Похожее описание будет у Павленко лет через двадцать назад, когда он попадет в США. Видимо, у него выработалось особое лекало, которое он применял к врагу, к идейному врагу. И тогда все его тексты походили один на другой. Критика внешнего вида городов, критика среднего класса, думающего о наживе, критика средств буржуйской массовой информации и т.д.

 

«Львов не спит. Он, бодрствует, ждет утра. Через шесть часов он выйдет к избирательным урнам.» О том, как готовили  такие референдумы в Прибалтике, в Украине мы теперь хорошо знаем. Тем более что совсем недавно на Донбассе происходило нечто подобное, в городах «освобожденных» от «фашистов» провели «народный» референдум, который почем-то приехали защищать с автоматами в руках российские автомойщики и любители исторических реконструкций.

 

Самой большой проблемой «Совка» было отсутствие легитимности той власти, которая совершила октябрьский переворот.
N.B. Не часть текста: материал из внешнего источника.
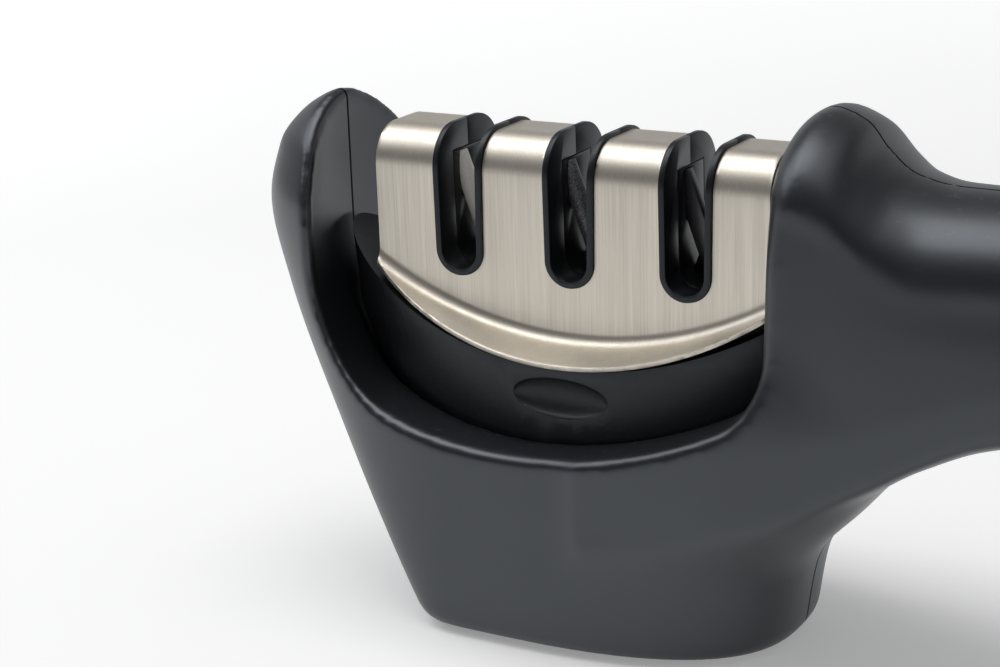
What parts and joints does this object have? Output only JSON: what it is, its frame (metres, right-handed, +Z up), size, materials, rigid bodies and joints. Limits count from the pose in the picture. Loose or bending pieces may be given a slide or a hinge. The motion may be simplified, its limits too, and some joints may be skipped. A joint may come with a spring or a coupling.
{
  "type": "pull through knife sharpener",
  "caption": "Black bench knife sharpener with a brushed steel head of pull-through slots, set in a cradle between a nose tower and a long moulded handle.",
  "frame": {"origin": "on the rest face of the non-slip pad, directly below the middle of the middle slot", "axes": "+X from the nose tower towards the handle's end, +Y from the front half of the housing to the rear half, +Z up"},
  "size_m": [0.2093, 0.0448, 0.0742],
  "materials": {
    "housing_plastic": "satin",
    "head_plastic": "fine grain",
    "core_plastic": "satin",
    "foot_plastic": "matte",
    "cover_steel": "brushed",
    "screw_steel": "polished",
    "ballast_steel": "plain",
    "pad_rubber": "matte",
    "ceramic_white": "fine ground",
    "diamond_grit": "sparkling grit",
    "carbide_grey": "ground"
  },
  "bodies": {
    "base": {"housing_front": "housing_plastic", "housing_rear": "housing_plastic", "foot_plate": "foot_plastic", "foot_screws": "screw_steel", "nonslip_pad": "pad_rubber", "ballast_plate": "ballast_steel"},
    "head": {"head_body": "head_plastic", "head_floor": "head_plastic", "head_screws": "screw_steel", "core_front": "core_plastic", "core_rear": "core_plastic", "core_screws": "screw_steel", "steel_cover": "cover_steel", "stage_1_carrier": "core_plastic", "stage_1_left": "ceramic_white", "stage_1_right": "ceramic_white", "stage_2_carrier": "core_plastic", "stage_2_left": "diamond_grit", "stage_2_right": "diamond_grit", "stage_3_carrier": "core_plastic", "stage_3_left": "carbide_grey", "stage_3_right": "carbide_grey"}
  },
  "joints": [
    {"name": "head_lift", "type": "slide", "parent": "base", "child": "head", "axis": [0, 0, 1], "range_m": [0, 0.08]}
  ]
}
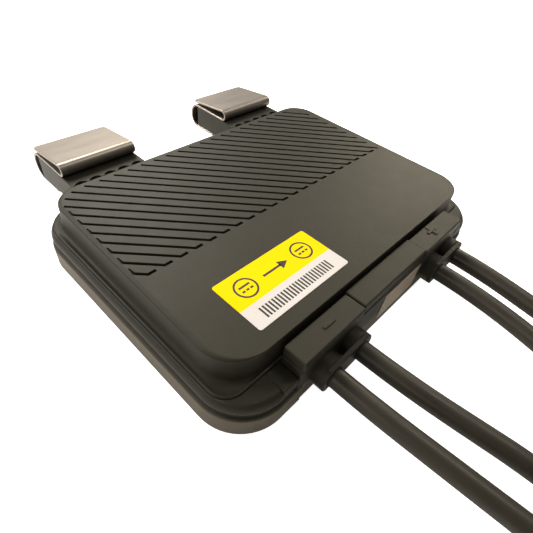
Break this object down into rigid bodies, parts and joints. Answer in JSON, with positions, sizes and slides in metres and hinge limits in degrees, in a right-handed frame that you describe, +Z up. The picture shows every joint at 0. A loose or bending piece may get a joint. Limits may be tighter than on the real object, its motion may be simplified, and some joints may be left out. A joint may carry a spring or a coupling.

Эта ложь и неправда слились с историей квазигосударства. Такая же ложь просачивалась и в искусство, и в литературу, обретая черты мифа, ложь твердо входила в сознание советского существа. Отсюда мифы о Матросовых, донбасских дивизиях, обороне Севастополя, Сталинграда и пр. Ложь создала государство, через мифы в искусстве обрела свои границы и окончательное очертание в обычной жизни советского существа, навсегда уродую его настоящее и будущее.

 

Лишь на исходе творчества и жизни пытается Павленко нащупать то, что было отвергнуто/утрачено в молодости. Например, в рассказе 1948 года «Ураган», но поздно. Отяжелевший, онемевший, омертвевший язык не поддается новизне, застревает в штампах.